begin
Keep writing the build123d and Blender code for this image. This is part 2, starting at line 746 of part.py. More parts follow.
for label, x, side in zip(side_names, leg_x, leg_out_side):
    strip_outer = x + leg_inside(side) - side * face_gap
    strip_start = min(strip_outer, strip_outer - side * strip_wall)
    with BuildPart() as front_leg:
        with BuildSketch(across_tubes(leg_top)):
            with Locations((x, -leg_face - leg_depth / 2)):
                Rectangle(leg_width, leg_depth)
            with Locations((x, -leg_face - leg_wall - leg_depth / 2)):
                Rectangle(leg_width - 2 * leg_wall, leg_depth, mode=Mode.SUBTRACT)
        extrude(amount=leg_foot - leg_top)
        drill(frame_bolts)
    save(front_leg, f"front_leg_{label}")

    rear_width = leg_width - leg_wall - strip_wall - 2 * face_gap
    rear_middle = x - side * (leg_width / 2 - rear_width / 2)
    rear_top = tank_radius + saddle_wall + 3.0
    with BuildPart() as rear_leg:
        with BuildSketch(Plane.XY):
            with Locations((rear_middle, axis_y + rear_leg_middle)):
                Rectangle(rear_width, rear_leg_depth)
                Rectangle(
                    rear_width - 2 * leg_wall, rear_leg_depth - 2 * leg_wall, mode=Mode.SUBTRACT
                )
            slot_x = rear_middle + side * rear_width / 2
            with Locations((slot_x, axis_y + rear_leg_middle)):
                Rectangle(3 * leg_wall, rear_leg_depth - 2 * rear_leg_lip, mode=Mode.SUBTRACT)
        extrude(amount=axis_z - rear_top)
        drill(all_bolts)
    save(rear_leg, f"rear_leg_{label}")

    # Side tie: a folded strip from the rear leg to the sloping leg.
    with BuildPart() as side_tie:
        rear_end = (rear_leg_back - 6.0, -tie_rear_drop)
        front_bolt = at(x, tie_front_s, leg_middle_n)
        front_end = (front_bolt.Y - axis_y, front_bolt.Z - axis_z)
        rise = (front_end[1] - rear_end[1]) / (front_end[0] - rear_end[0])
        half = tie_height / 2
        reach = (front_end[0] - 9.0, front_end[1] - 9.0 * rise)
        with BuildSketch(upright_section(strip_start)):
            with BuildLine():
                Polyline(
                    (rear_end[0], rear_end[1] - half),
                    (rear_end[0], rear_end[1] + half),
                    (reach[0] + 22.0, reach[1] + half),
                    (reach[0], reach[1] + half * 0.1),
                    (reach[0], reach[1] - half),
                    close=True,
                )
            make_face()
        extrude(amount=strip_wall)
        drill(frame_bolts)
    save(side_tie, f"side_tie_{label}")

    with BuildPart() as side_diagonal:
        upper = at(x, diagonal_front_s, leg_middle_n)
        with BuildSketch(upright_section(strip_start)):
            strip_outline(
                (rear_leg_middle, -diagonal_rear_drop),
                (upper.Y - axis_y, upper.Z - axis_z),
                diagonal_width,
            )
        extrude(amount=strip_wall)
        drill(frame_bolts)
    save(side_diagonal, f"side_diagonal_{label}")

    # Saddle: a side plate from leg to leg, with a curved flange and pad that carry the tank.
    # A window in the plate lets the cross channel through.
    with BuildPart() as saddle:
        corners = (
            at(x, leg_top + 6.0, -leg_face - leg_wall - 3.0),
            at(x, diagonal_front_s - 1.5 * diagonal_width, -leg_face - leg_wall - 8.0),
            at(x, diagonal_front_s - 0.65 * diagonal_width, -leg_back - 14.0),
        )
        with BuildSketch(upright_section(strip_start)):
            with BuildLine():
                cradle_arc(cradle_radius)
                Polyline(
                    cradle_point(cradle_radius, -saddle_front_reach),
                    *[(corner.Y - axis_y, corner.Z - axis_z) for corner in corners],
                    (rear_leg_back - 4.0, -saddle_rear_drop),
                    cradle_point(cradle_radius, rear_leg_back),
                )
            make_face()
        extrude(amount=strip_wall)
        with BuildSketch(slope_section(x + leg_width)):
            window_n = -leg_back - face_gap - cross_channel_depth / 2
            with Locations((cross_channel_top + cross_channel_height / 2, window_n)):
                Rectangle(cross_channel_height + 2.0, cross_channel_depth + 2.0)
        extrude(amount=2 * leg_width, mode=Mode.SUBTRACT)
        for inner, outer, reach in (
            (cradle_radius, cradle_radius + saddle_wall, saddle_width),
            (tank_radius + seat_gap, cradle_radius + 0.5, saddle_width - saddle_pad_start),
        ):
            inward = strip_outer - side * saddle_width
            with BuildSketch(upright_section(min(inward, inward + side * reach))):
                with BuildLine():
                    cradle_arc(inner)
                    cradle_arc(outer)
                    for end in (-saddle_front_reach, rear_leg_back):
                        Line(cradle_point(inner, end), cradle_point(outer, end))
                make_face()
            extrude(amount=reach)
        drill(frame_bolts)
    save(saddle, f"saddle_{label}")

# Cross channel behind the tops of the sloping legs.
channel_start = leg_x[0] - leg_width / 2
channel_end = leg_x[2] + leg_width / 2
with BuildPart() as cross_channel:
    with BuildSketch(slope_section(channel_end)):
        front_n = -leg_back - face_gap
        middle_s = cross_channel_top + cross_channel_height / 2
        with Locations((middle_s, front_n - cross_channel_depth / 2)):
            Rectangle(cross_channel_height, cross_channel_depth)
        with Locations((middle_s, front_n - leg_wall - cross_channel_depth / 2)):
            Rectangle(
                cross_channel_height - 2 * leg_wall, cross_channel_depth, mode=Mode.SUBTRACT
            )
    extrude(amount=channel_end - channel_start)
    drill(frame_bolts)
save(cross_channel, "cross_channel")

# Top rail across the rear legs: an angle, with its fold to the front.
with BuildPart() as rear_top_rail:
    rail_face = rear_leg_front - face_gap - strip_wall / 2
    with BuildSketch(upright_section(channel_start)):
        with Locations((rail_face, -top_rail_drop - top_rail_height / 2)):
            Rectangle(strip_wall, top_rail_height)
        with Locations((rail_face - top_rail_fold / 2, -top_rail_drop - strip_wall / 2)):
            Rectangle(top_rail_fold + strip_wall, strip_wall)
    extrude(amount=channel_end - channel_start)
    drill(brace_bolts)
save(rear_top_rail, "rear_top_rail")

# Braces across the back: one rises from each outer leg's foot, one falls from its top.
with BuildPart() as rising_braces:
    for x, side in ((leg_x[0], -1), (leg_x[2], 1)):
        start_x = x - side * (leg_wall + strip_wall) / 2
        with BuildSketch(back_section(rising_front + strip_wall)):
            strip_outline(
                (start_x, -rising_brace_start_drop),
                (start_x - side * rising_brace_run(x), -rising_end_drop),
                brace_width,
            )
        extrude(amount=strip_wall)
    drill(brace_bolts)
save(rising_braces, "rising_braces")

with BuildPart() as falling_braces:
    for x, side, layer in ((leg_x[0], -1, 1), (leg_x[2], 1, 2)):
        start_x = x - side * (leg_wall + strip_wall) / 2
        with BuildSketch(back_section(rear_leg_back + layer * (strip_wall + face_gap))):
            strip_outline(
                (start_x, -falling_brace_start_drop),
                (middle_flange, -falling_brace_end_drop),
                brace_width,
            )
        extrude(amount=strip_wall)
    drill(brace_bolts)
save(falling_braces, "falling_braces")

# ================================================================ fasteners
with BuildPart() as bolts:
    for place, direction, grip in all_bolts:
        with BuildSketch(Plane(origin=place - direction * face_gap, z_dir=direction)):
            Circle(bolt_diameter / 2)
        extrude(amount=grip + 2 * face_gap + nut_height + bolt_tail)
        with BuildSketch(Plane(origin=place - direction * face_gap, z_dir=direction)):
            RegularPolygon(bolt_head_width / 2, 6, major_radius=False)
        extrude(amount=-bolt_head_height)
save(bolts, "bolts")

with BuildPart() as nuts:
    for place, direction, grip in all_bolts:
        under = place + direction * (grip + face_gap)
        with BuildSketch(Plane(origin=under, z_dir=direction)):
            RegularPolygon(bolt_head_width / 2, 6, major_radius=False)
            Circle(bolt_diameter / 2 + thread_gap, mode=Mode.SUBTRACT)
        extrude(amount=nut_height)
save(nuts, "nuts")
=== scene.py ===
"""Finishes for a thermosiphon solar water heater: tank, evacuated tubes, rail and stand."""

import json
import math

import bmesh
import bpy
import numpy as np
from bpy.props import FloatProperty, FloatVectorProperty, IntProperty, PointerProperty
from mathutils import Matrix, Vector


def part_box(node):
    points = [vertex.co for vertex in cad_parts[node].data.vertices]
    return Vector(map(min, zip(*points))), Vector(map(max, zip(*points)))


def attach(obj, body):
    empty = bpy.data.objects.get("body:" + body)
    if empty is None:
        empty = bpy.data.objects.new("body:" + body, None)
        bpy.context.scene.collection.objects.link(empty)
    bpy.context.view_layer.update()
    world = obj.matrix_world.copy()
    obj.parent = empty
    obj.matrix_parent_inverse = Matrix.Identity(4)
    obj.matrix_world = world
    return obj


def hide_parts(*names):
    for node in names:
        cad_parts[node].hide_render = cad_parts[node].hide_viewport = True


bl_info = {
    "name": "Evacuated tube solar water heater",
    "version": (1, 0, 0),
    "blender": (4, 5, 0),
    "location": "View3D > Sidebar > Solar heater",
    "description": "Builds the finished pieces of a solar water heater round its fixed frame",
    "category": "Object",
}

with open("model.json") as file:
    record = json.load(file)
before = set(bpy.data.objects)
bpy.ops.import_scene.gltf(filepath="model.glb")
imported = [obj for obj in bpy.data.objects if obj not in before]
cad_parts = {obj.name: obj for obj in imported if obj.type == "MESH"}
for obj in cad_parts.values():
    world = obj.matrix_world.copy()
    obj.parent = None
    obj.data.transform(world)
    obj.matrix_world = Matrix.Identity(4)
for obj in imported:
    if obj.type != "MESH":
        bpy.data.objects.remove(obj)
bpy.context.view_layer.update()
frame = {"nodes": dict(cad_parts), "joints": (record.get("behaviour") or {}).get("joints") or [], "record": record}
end
begin
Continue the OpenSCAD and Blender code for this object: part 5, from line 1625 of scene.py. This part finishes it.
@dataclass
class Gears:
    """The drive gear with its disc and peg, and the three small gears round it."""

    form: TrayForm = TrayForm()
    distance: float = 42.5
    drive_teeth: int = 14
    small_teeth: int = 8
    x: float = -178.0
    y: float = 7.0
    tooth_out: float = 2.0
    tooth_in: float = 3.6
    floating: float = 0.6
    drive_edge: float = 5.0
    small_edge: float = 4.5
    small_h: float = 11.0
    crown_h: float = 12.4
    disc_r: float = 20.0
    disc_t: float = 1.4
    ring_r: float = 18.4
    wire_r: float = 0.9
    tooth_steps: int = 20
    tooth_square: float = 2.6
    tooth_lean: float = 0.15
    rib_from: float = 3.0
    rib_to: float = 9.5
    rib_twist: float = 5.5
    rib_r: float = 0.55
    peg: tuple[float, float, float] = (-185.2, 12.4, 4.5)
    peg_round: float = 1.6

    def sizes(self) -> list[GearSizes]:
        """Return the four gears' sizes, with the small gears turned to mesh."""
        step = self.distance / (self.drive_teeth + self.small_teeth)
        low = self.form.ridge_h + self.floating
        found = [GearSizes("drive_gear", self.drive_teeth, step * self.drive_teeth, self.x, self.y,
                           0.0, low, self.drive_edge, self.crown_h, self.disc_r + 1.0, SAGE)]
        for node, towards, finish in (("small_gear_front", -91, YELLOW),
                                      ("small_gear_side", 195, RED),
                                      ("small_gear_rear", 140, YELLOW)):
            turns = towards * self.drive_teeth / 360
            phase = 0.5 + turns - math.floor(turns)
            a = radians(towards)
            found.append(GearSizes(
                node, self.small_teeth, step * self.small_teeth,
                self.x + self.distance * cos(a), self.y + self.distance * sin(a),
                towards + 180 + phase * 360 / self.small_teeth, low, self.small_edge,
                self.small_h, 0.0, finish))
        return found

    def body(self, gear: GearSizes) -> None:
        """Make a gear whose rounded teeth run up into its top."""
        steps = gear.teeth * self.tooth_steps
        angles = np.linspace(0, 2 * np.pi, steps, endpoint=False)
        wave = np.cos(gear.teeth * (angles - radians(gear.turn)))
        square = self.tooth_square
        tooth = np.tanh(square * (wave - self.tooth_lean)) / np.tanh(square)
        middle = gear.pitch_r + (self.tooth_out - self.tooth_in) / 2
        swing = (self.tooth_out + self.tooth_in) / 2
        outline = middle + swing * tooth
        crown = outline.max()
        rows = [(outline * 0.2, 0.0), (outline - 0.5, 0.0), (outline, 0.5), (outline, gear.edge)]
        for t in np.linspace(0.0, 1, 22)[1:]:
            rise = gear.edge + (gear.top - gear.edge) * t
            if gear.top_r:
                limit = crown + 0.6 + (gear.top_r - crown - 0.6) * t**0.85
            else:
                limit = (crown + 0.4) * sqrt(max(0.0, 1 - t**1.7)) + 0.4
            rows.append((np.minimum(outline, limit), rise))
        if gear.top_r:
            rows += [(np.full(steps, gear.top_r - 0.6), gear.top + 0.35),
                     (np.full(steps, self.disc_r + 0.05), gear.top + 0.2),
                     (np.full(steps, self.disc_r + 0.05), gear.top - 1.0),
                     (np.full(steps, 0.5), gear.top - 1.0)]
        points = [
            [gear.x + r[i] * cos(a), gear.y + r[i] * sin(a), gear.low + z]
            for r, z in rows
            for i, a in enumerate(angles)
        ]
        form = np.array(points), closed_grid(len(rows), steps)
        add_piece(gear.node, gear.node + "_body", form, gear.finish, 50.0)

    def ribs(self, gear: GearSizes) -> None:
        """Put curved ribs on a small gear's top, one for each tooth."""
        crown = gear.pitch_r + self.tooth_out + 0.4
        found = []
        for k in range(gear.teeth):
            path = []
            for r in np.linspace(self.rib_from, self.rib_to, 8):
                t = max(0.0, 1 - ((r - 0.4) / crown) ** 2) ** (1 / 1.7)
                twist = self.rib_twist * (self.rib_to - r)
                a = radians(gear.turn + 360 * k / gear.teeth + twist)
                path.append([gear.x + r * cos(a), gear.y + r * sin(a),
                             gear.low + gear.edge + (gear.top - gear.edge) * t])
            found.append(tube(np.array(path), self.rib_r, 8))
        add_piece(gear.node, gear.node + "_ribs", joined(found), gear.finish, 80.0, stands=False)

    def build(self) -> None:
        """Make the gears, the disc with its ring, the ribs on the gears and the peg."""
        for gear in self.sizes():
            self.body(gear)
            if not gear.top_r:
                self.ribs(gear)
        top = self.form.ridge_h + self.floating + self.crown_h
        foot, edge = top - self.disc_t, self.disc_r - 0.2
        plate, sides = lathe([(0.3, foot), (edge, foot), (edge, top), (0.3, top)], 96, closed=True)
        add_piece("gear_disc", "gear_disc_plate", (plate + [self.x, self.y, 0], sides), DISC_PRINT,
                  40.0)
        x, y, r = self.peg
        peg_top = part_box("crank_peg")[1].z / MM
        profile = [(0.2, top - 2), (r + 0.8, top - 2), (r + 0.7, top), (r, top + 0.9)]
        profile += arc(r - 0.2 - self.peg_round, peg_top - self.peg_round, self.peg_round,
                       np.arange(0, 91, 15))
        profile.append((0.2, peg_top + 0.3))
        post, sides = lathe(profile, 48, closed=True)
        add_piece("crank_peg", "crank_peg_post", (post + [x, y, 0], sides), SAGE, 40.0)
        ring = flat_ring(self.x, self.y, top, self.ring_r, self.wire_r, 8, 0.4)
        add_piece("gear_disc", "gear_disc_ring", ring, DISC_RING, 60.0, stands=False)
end
Task objective: Output only the lines from the one containing "Circle(bolt_diameter / 2 +" through the one containing "if empty is", inclusive, exactly as written.

Exercise output:
            Circle(bolt_diameter / 2 + thread_gap, mode=Mode.SUBTRACT)
        extrude(amount=nut_height)
save(nuts, "nuts")
=== scene.py ===
"""Finishes for a thermosiphon solar water heater: tank, evacuated tubes, rail and stand."""

import json
import math

import bmesh
import bpy
import numpy as np
from bpy.props import FloatProperty, FloatVectorProperty, IntProperty, PointerProperty
from mathutils import Matrix, Vector


def part_box(node):
    points = [vertex.co for vertex in cad_parts[node].data.vertices]
    return Vector(map(min, zip(*points))), Vector(map(max, zip(*points)))


def attach(obj, body):
    empty = bpy.data.objects.get("body:" + body)
    if empty is None:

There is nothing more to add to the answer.